The exteriors of the monastery’s buildings are painted in either a vivid red, or electric blue and the colors are mesmerizing. In addition to several picturesque courtyards, our tour included a couple of fantastic rooftop viewpoints that offered a not-quite-bird’s-eye view of the city center and a stunning vista of El Misti Volcano, Pikchu Pikchu and Chachani.
After wandering the monastery for about two hours, the sun had set and we headed out in search of food and merriment.

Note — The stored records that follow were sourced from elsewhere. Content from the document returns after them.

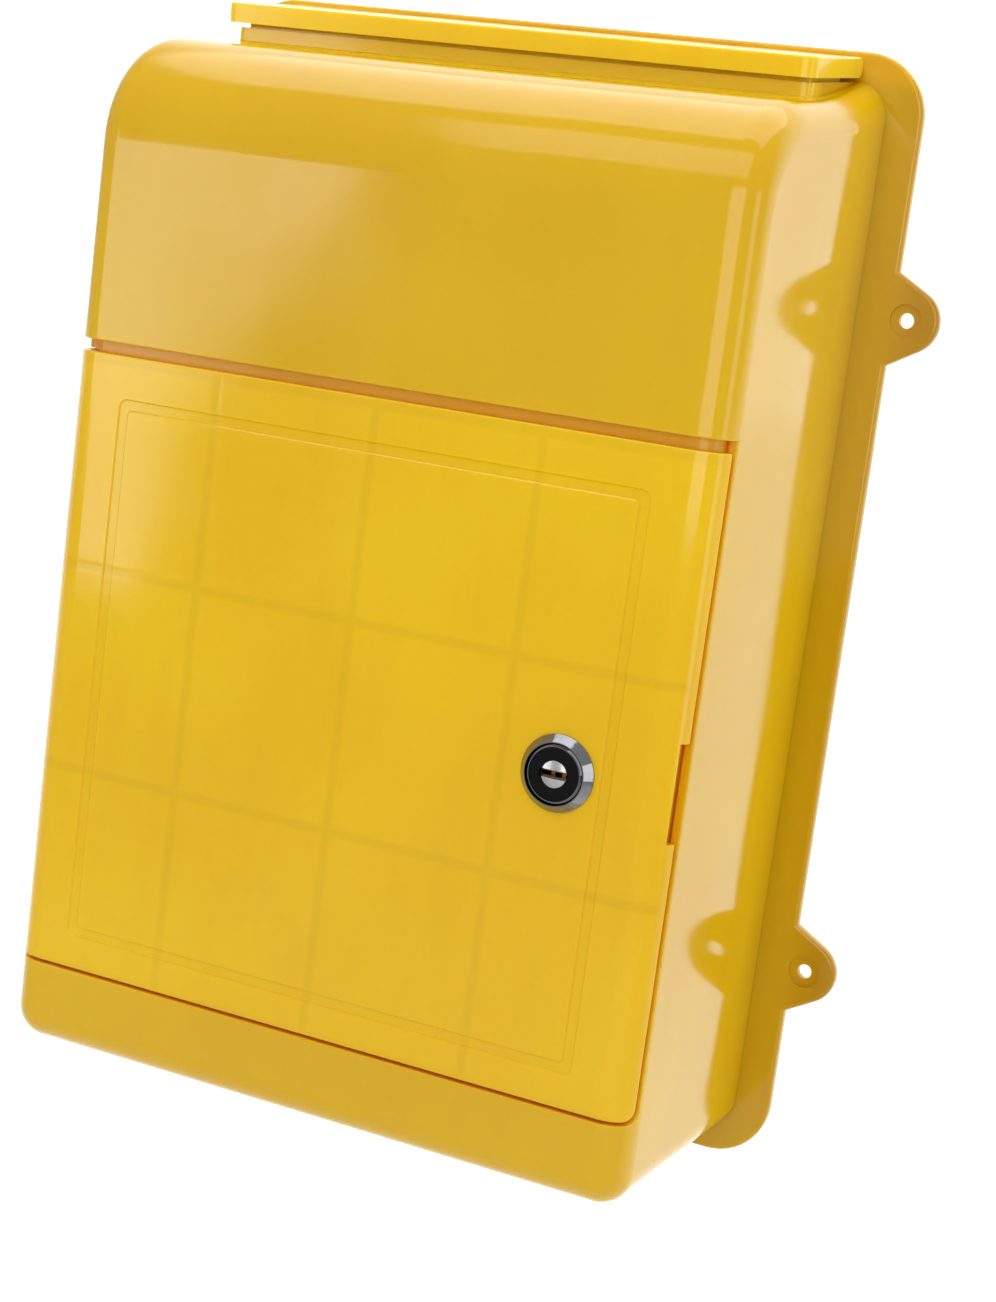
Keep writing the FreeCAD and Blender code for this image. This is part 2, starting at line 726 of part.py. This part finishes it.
def lock_face_ring():
    """Black face disc with the key guides either side of the plug."""
    face = front_y - bezel_h + face_ring_sink
    ring = revolve_about_y([(plug_face_r + running_fit, face), (inner_lip_r - inner_lip_t - press_fit, face),
                            (inner_lip_r - inner_lip_t - press_fit, face + face_ring_t),
                            (plug_face_r + running_fit, face + face_ring_t)], lock_x, lock_height)
    guide = box(lock_x - keyway_w / 2.0, lock_x + keyway_w / 2.0, face - 1.0, face + face_ring_t * 0.6,
                lock_height - keyway_h / 2.0, lock_height + keyway_h / 2.0)
    return ring.cut(guide)


def lock_plug():
    """Turning plug with a domed face, keyway, wafer slots and a square tang."""
    face = front_y - bezel_h + plug_face_sink
    seat = front_y - bezel_h + face_ring_sink + face_ring_t + 0.8
    dome = (plug_face_r ** 2 + plug_dome_h ** 2) / (2.0 * plug_dome_h)
    shaft = rearward(lock_x, lock_height, face - plug_dome_h, seat + 1.0, plug_face_r)
    ball = Part.makeSphere(dome, Vector(lock_x, face - plug_dome_h + dome, lock_height))
    shaft = shaft.common(ball)
    barrel = rearward(lock_x, lock_height, seat + running_fit, barrel_end_y, plug_r)
    tang = box(lock_x - tang_half, lock_x + tang_half, barrel_end_y - 1.0, spring_washer_y - 0.1,
               lock_height - tang_half, lock_height + tang_half)
    plug = fuse(shaft, [barrel, tang])
    slit = box(lock_x - plug_face_r - 0.2, lock_x + plug_face_r + 0.2, face - 1.0, face + keyway_depth,
               lock_height - keyway_slit / 2.0, lock_height + keyway_slit / 2.0)
    mouth = box(lock_x - plug_face_r - 0.2, lock_x + plug_face_r + 0.2, face - 1.0, face + face_ring_t * 0.6,
                lock_height - keyway_h / 2.0, lock_height + keyway_h / 2.0)
    plug = plug.cut(slit).cut(mouth)
    for y in wafer_places():
        plug = plug.cut(box(lock_x - wafer_w / 2.0 - wafer_fit, lock_x + wafer_w / 2.0 + wafer_fit,
                            y - wafer_fit, y + wafer_t + wafer_fit,
                            lock_height - plug_r, lock_height + plug_r))
    plug = plug.cut(rearward(lock_x, lock_height, cam_screw_y - cam_screw_length,
                             spring_washer_y + 1.0, cam_screw_r + press_fit))
    return plug


def wafer_places():
    """Front face of each wafer along the plug."""
    first = front_y - bezel_h + face_ring_sink + face_ring_t + 2.4
    return [first + wafer_pitch * index for index in range(wafer_count)]


def lock_wafers():
    """Flat wafer tumblers, each with a window for the key."""
    wafers = []
    for y in wafer_places():
        plate = box(lock_x - wafer_w / 2.0, lock_x + wafer_w / 2.0, y, y + wafer_t,
                    lock_height - wafer_h / 2.0, lock_height + wafer_h / 2.0)
        window = box(lock_x - wafer_w / 4.0, lock_x + wafer_w / 4.0, y - 1.0, y + wafer_t + 1.0,
                     lock_height - wafer_h / 4.0, lock_height + wafer_h / 4.0)
        wafers.append(plate.cut(window))
    return wafers


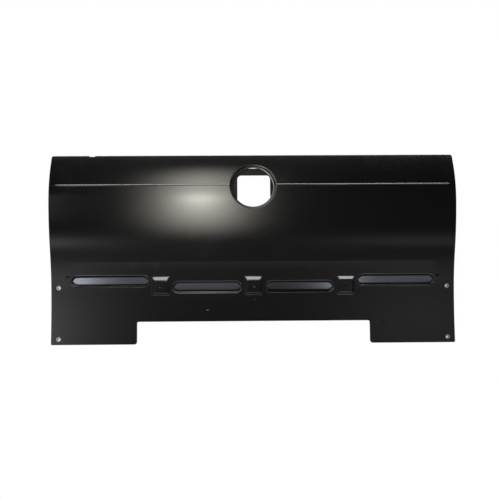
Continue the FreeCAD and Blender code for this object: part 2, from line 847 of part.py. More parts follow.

Our guide book led us to a decent, but fairly expensive (about $12 a plate) restaurant, where Mikey got his first (but definitely not last) taste of Cusqueña (my favored Peruvian libation) and lomo saltado, a Peruvian mainstay that is basically beef stir-fry on a bed of rice and french fries. He also sampled my alpaca steak before we left in search of cheaper drinks.
Our first stop brought us to a bar called Las Brujas (The Witches) where we capitalized on the happy-hour special offering three pisco sours for a mere 15 soles (about $8). A lackadaisical approach from Las Brujas’ wait staff, however, stymied our attempts for Round 2 and led us across the street to a restaurant/bar intriguingly titled Tacos and Tequila.
Mexican food is hard to come by in Peru, so Meg and I were pretty excited when we sat down and perused the menu. Sure, we had already eaten that evening, but we had several meals to go in Arequipa and 10 sol ($4) burritos were most certainly in our future. That night, Mikey and I ordered 22-ounce Cusqueñas while Meg and I split an order of chips and salsa with guacamole. We returned to the hotel that evening sated and satisfied, with plans to revisit Tacos and Tequila come dinnertime Wednesday.